Decision: Explicit status field on ProductionRuleDefinition.

ProductionRuleDefinition carries a status field with values: active, superseded, deprecated.

  • deprecated rules are excluded from Phase 3 rule matching. A deprecation comment (free-text) is recorded on the entity.
  • PATCH /api/v1/rules/{name} with {"status": "deprecated", "deprecation_note": "replaced by deseq2_pydeseq2 — uses updated normalization"} deprecates the active version.
  • Deprecated rules remain in Hippo permanently for provenance — WorkflowRun entities that reference a deprecated rule are still interpretable.

CWL Input/Output Type Coercion

Decision: Reject — types must match exactly. No silent coercion.

If a CWL output field is int and the target Hippo field is string, the validation step (step 4 of the registration API) rejects the rule with CanonRuleValidationError: type mismatch: CWL output 'n_reads' is int but Hippo field 'n_reads' on 'QCReport' expects string. The rule author must fix the CWL or the Hippo schema.

Rationale: silent coercion hides schema mismatches and makes provenance unreliable. Canon's value is that the mapping is explicit and validated at registration time, not at execution time.
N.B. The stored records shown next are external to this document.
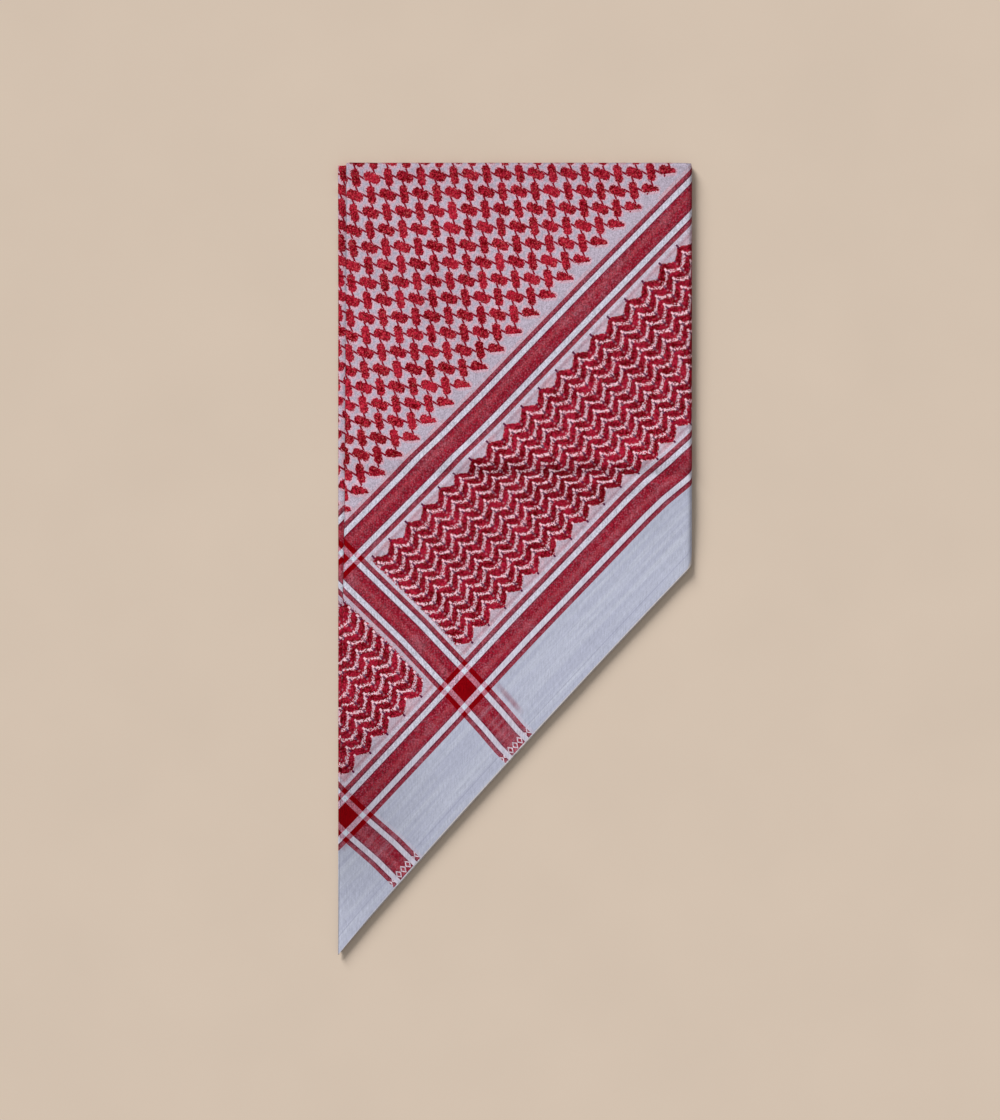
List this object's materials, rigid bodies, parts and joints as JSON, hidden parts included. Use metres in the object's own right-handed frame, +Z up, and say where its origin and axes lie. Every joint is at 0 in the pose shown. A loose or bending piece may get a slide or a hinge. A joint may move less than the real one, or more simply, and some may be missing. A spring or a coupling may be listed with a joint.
{
  "type": "keffiyeh headscarf, folded flat",
  "caption": "Folded square cotton headscarf lying flat: a slim pointed pile with a long left fold, top and right folds, and a slanting hem.",
  "frame": {"origin": "middle of the pile's outline, on the surface that it lies on", "axes": "+Z up out of the surface; +Y from the pointed foot to the top fold; +X from the long left fold to the right-hand fold"},
  "size_m": [0.4424, 0.9898, 0.0133],
  "materials": {
    "face_cotton": "woven cotton, matt, red figure on white",
    "under_fold_cotton": "woven cotton, matt, red figure on white",
    "hem_cotton": "woven cotton hem, matt, white",
    "inner_cotton": "woven cotton, matt, red figure on white",
    "wing_cotton": "woven cotton, matt, red figure on white"
  },
  "bodies": {
    "root": {"front_layer": "face_cotton", "left_under_fold": "under_fold_cotton", "second_hem": "hem_cotton", "inner_layers": "inner_cotton", "folded_wing": "wing_cotton"}
  },
  "joints": []
}
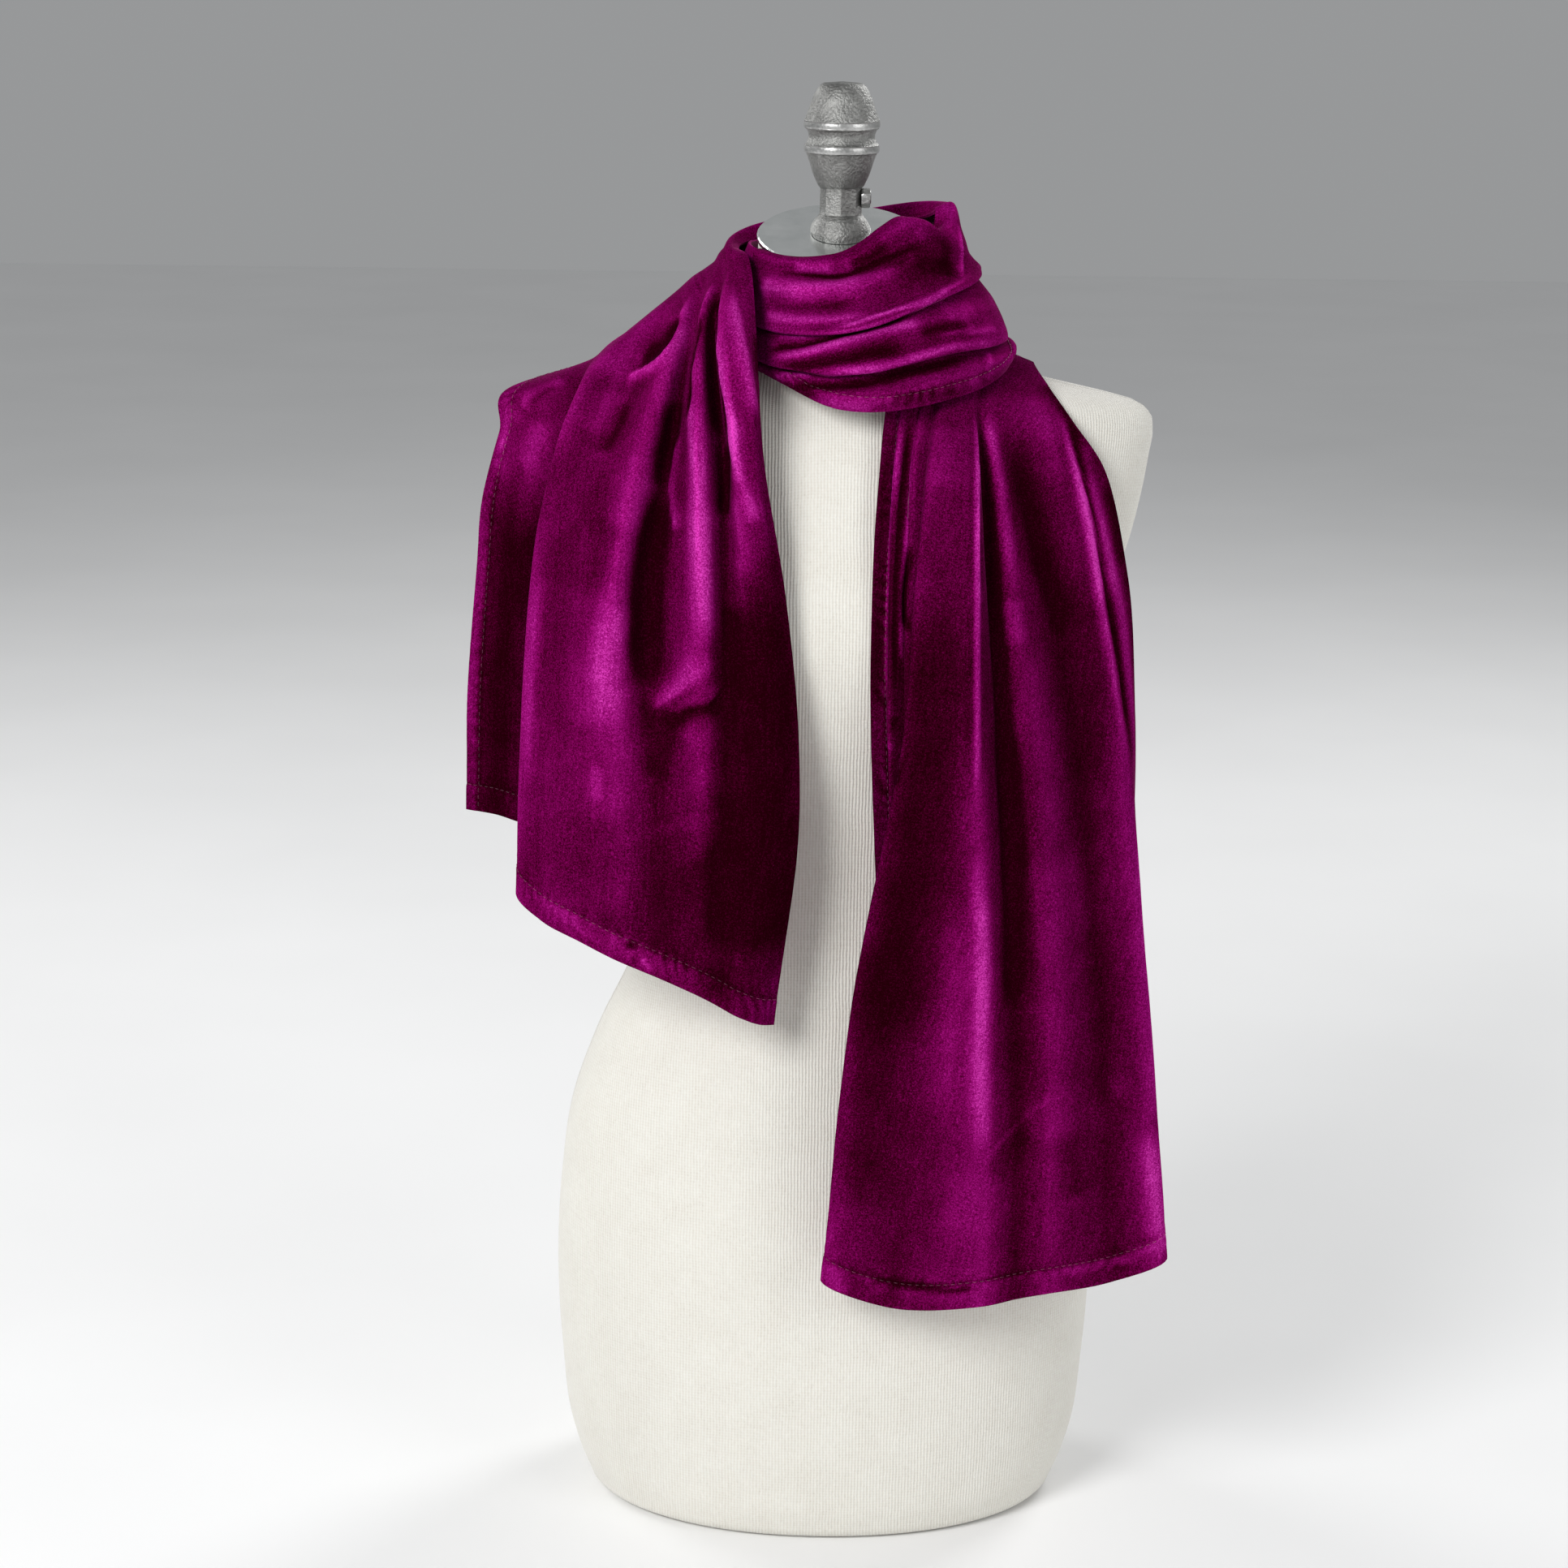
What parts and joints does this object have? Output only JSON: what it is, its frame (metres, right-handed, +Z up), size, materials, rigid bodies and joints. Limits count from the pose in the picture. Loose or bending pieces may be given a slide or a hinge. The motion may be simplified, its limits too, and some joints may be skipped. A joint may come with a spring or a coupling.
{
  "type": "velvet scarf on a limbless dress form",
  "caption": "Velvet scarf wound round the neck of a limbless dress form, with both ends hanging down its front.",
  "frame": {"origin": "middle of the flat underside that the dress form stands on", "axes": "+Z up along the form, -Y the way its front faces, +X towards the shoulder that the longer end of the scarf hangs from"},
  "size_m": [0.4564, 0.285, 0.9435],
  "materials": {
    "velvet": "magenta velvet pile, bright along the folds",
    "ribbed_jersey": "cream cotton jersey with fine upright ribs",
    "polished_plate": "polished metal",
    "cast_metal": "bare cast metal with polished rings"
  },
  "bodies": {
    "root": {"scarf_right_tail": "velvet", "scarf_inner_turn": "velvet", "scarf_front_turn": "velvet", "scarf_back_turn": "velvet", "scarf_left_tail": "velvet", "form_torso": "ribbed_jersey", "neck_plate": "polished_plate", "neck_knob": "cast_metal", "knob_bolt": "cast_metal"}
  },
  "joints": []
}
Open Questions — Remaining

Question Priority Notes
Aggregate/collect rules (v0.3+) Medium Multi-sample inputs to Canon (e.g. CountsMatrix merge across N samples). Cappella currently handles set-level aggregation by invoking CWLExecutorAdapter directly. Canon v0.3 aggregate rules will provide a first-class rule type for set inputs, but the exact produces.match semantics for set-valued identity are not yet designed.
Rule name collision across workflow packages Low If two installed canon-workflows-* packages define a rule with the same name, startup should raise CanonConfigError. Namespace prefix convention (e.g., rnaseq.align_reads) deferred to workflow package design.